Well they were both bought by me and they were both read by me so perhaps in actual fact I represent the average reader and so as such I’m entitled to pit these books against each other.

It’s very easy for me to say that I enjoyed The Visitor about three times more than The Buried Giant. It took me about three times longer to read the shorter Ishiguro novel and that’s very telling. It didn’t hold my imagination captive and in terms of grammar and sentence construction was harder to read.

Child is very good at hooking the reader in and maintaining their interest in the story which is fast paced and exciting. He doesn’t let the English language get in the way (although if he writes ‘full dark’ any more often in the next novel I will scream) whereas Ishiguro has a slow thoughtful (but not overly thought provoking) convoluted style which almost lulls the reader to sleep and I get the impression he has agonised like a suffering artist over the use of almost every word.

Dialogue in The Visitor is snappy and to the point. Reacher doesn’t like long drawn out conversations and can be quite a bitch with the old put-downs when he’s riled. The characters in The Buried Giant in comparison talk in an overly drawn out formal style reminiscent of an Elizabethan court – despite the setting being a post-Arthurian fantasy Britain. It got to the point where I was thinking more about Monty Python’s Holy Grail than the story in front of me. Clip clop, clip clop… and less clip than clop unfortunately.

So pace was a massive issue for me with The Buried Giant. The story itself is actually okay and it’s a shame it is told in such a boring way. There are twists you don’t expect just as there are in the Reacher novels but they arrived too late once the damage had been done by the plodding delivery. I also found the idea of a fog being generated from a dragon’s breath causing severe memory problems among the Saxons and Britons – the fundamental backbone of the whole story – to be more of a writer’s device (to be able to drip feed back stories and create mystery) than a well thought out idea. Saying ‘it’s magic’ with a shrug didn’t work for me this time round.

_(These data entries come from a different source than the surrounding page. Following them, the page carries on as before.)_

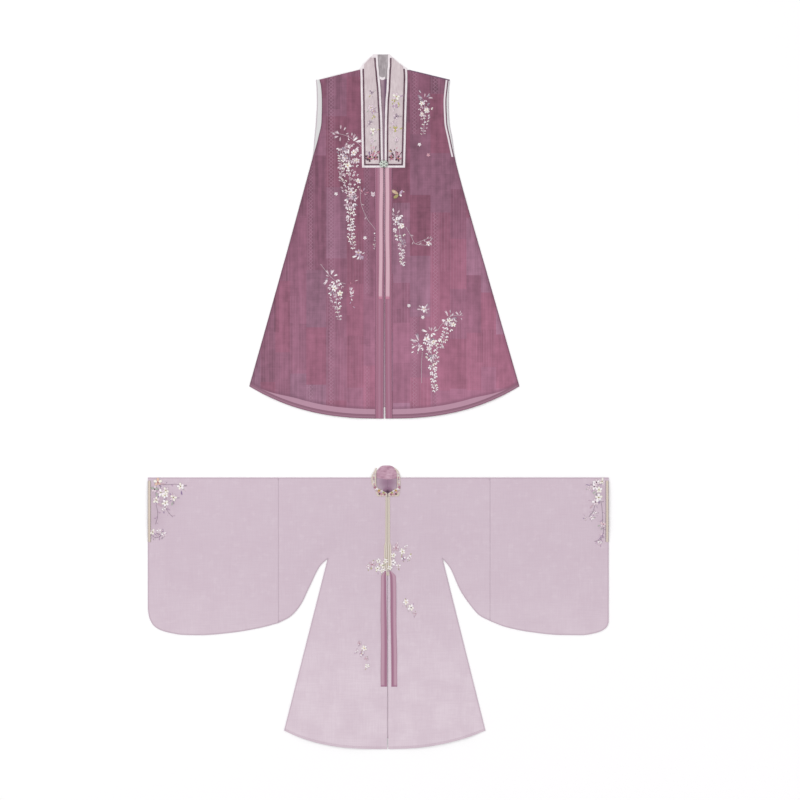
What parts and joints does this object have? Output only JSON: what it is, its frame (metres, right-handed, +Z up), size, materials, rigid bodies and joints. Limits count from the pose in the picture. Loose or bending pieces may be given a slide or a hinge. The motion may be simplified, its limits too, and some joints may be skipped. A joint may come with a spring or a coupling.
{
  "type": "hanfu dress set laid flat",
  "caption": "Hanfu dress set laid flat: a long sleeveless over-vest with a straight collar, above a front-opening robe with a stand collar and curved full sleeves.",
  "frame": {"origin": "centre of the set's footprint, on the surface it lies on", "axes": "+Y towards the vest's neck, along the garments; +X to the right as seen from above; +Z up from the surface"},
  "size_m": [1.6582, 2.4996, 0.0092],
  "materials": {
    "plum_jacquard": "figured jacquard, soft silk lustre",
    "plum_piping": "satin piping",
    "plum_strip": "self cloth strip, woven stripes",
    "white_trim": "matte bias trim",
    "grey_silk": "plain silk lining",
    "pale_pink_silk": "embroidered silk",
    "pink_ribbon": "satin ribbon",
    "clasp_enamel": "pale enamel on metal, satin",
    "lilac_organza": "sheer organza, faint damask",
    "mauve_silk": "plain silk",
    "mauve_ribbon": "satin ribbon",
    "cream_trim": "cream and gold woven trim"
  },
  "bodies": {
    "root": {"vest_back": "plum_jacquard", "vest_front_left": "plum_jacquard", "vest_front_right": "plum_jacquard", "vest_collar_back": "grey_silk", "vest_neck_trim": "white_trim", "vest_collar_left": "white_trim", "vest_collar_right": "white_trim", "vest_collar_panel_left": "pale_pink_silk", "vest_collar_panel_right": "pale_pink_silk", "vest_collar_piping_left": "plum_piping", "vest_collar_piping_right": "plum_piping", "vest_armhole_facing_left": "grey_silk", "vest_armhole_facing_right": "grey_silk", "vest_armhole_binding_right": "white_trim", "vest_placket_left": "plum_strip", "vest_placket_right": "plum_strip", "vest_tie_left": "pink_ribbon", "vest_tie_right": "pink_ribbon", "vest_clasp": "clasp_enamel", "robe_body_left": "lilac_organza", "robe_body_right": "lilac_organza", "robe_sleeve_left": "lilac_organza", "robe_sleeve_right": "lilac_organza", "robe_cuff_trim_left": "cream_trim", "robe_cuff_trim_right": "cream_trim", "robe_collar_back": "mauve_silk", "robe_collar_left": "cream_trim", "robe_collar_right": "cream_trim", "robe_placket_left": "cream_trim", "robe_placket_right": "cream_trim", "robe_tie_left": "mauve_ribbon", "robe_tie_right": "mauve_ribbon"}
  },
  "joints": []
}
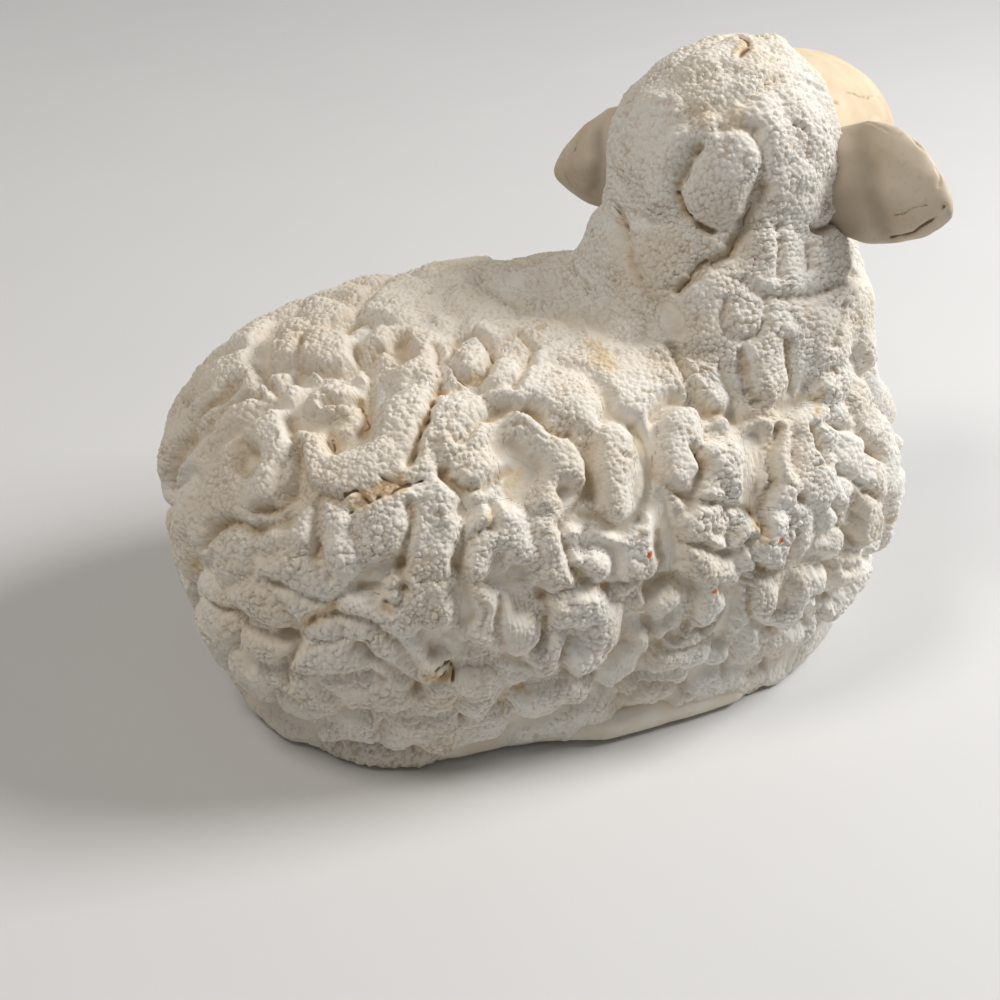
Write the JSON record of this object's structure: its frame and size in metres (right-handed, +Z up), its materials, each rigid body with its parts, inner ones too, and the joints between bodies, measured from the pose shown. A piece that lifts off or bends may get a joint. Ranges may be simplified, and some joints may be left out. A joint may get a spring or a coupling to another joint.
{
  "type": "lying sheep figurine",
  "caption": "Lying sheep figurine of hollow clay on a pressed base slab, with applied wool curls, leaf-shaped ears and a turned head.",
  "frame": {"origin": "middle of the flat underside of the base slab", "axes": "+X from the rump to the chest, +Y to the sheep's left, +Z up"},
  "size_m": [0.1769, 0.1084, 0.1325],
  "materials": {
    "white_wool_clay": "matt off-white, with a coarse pebbled crust",
    "cream_clay": "matt cream, smooth",
    "base_clay": "matt cream, smoothed by hand",
    "tan_clay": "matt tan, finely crackled",
    "eye_clay": "matt brown"
  },
  "bodies": {
    "root": {"body_shell": "cream_clay", "base_slab": "base_clay", "neck_collar": "cream_clay", "head": "cream_clay", "ear_left": "tan_clay", "ear_right": "tan_clay", "eye_left": "eye_clay", "eye_right": "eye_clay", "curls_back": "white_wool_clay", "curls_chest_left": "white_wool_clay", "curls_chest_right": "white_wool_clay", "curls_croup": "white_wool_clay", "curls_crown": "white_wool_clay", "curls_flank_left": "white_wool_clay", "curls_flank_left_high": "white_wool_clay", "curls_flank_left_low": "white_wool_clay", "curls_flank_right": "white_wool_clay", "curls_flank_right_high": "white_wool_clay", "curls_flank_right_low": "white_wool_clay", "curls_haunch_left": "white_wool_clay", "curls_haunch_left_low": "white_wool_clay", "curls_haunch_right": "white_wool_clay", "curls_haunch_right_low": "white_wool_clay", "curls_hip_left": "white_wool_clay", "curls_hip_right": "white_wool_clay", "curls_nape": "white_wool_clay", "curls_neck_left": "white_wool_clay", "curls_neck_right": "white_wool_clay", "curls_poll_left": "white_wool_clay", "curls_poll_right": "white_wool_clay", "curls_rump_left": "white_wool_clay", "curls_rump_right": "white_wool_clay", "curls_shoulder_left": "white_wool_clay", "curls_shoulder_right": "white_wool_clay", "curls_throat": "white_wool_clay"}
  },
  "joints": []
}
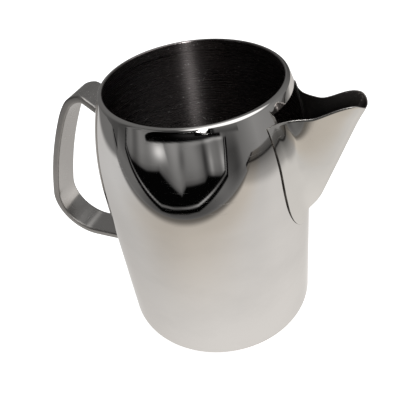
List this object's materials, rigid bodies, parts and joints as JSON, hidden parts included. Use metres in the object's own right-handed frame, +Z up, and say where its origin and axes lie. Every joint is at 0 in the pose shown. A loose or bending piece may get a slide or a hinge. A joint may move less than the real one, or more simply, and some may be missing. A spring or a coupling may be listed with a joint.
{
  "type": "milk frothing pitcher",
  "caption": "Round steel frothing jug with a domed shoulder, hemmed rim, applied open pouring spout and a welded bent strap handle.",
  "frame": {"origin": "centre of the flat base face that the jug stands on", "axes": "+Z up along the jug's axis, +X towards the spout, handle towards -X"},
  "size_m": [0.1696, 0.1, 0.1324],
  "materials": {
    "polished_steel_cup": "mirror polished outside, satin inside",
    "polished_steel_spout": "mirror polished",
    "polished_steel_handle": "polished",
    "weld_metal": "ground weld"
  },
  "bodies": {
    "root": {"body_cup": "polished_steel_cup", "spout": "polished_steel_spout", "handle_strap": "polished_steel_handle", "handle_upper_weld": "weld_metal", "handle_lower_weld": "weld_metal"}
  },
  "joints": []
}
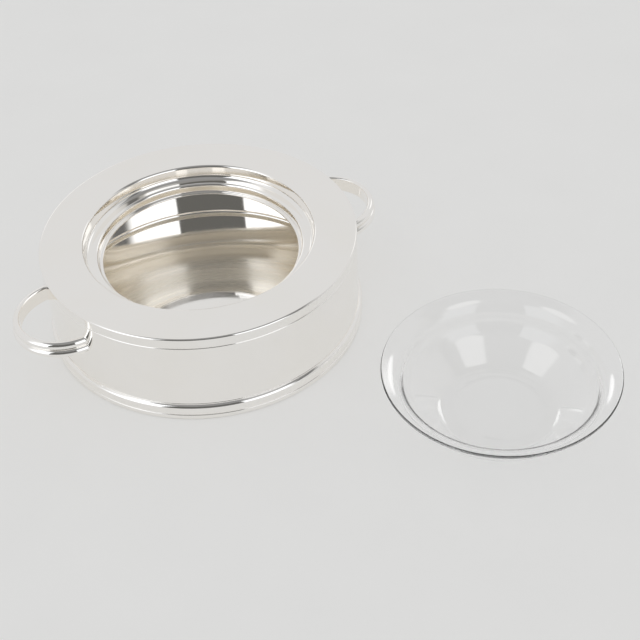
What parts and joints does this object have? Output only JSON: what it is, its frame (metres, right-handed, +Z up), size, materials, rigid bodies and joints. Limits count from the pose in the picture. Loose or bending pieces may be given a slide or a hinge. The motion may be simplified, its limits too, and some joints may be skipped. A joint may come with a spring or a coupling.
{
  "type": "caviar server",
  "caption": "Round silver-plated drum that holds crushed ice, with a stepped collar, side loop handles and a loose glass bowl that drops into it for serving caviar.",
  "frame": {"origin": "centre of the server's foot, on the table", "axes": "+Z up along the drum's axis; +X through the right-hand loop handle; the glass liner stands beside the drum towards -Y"},
  "size_m": [0.3078, 0.3677, 0.0655],
  "materials": {
    "silver_plate": "silver plate, mirror polished",
    "silver_moulding": "silver plate, mirror polished reeds and beads",
    "clear_glass": "clear, fire polished"
  },
  "bodies": {
    "root": {"drum_pan": "silver_plate", "top_collar": "silver_plate", "foot_moulding": "silver_moulding", "handle_right": "silver_moulding", "handle_left": "silver_moulding", "glass_liner": "clear_glass"}
  },
  "joints": []
}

And this is not to say that there weren’t issues with The Visitor because there were. I spotted the killer within around 120 pages out of the 500 odd pages and nothing, apart from a giant and obvious red herring, put me off my theory. Little things just added to my convictions so by the time the conclusion arrived and Reacher is describing how he figured it out I was just skim reading and ticking off all the things I had noticed. So major smug points to me (because I am usually completely fooled) but dropped marks for Child on this occasion. That said I think this has been the best Reacher novel I have read in the series so far.

The Buried Giant has been lauded as an exceptional hypnotically beautiful masterpiece but you can give me a Jack Reacher novel over one by Ishiguro any time…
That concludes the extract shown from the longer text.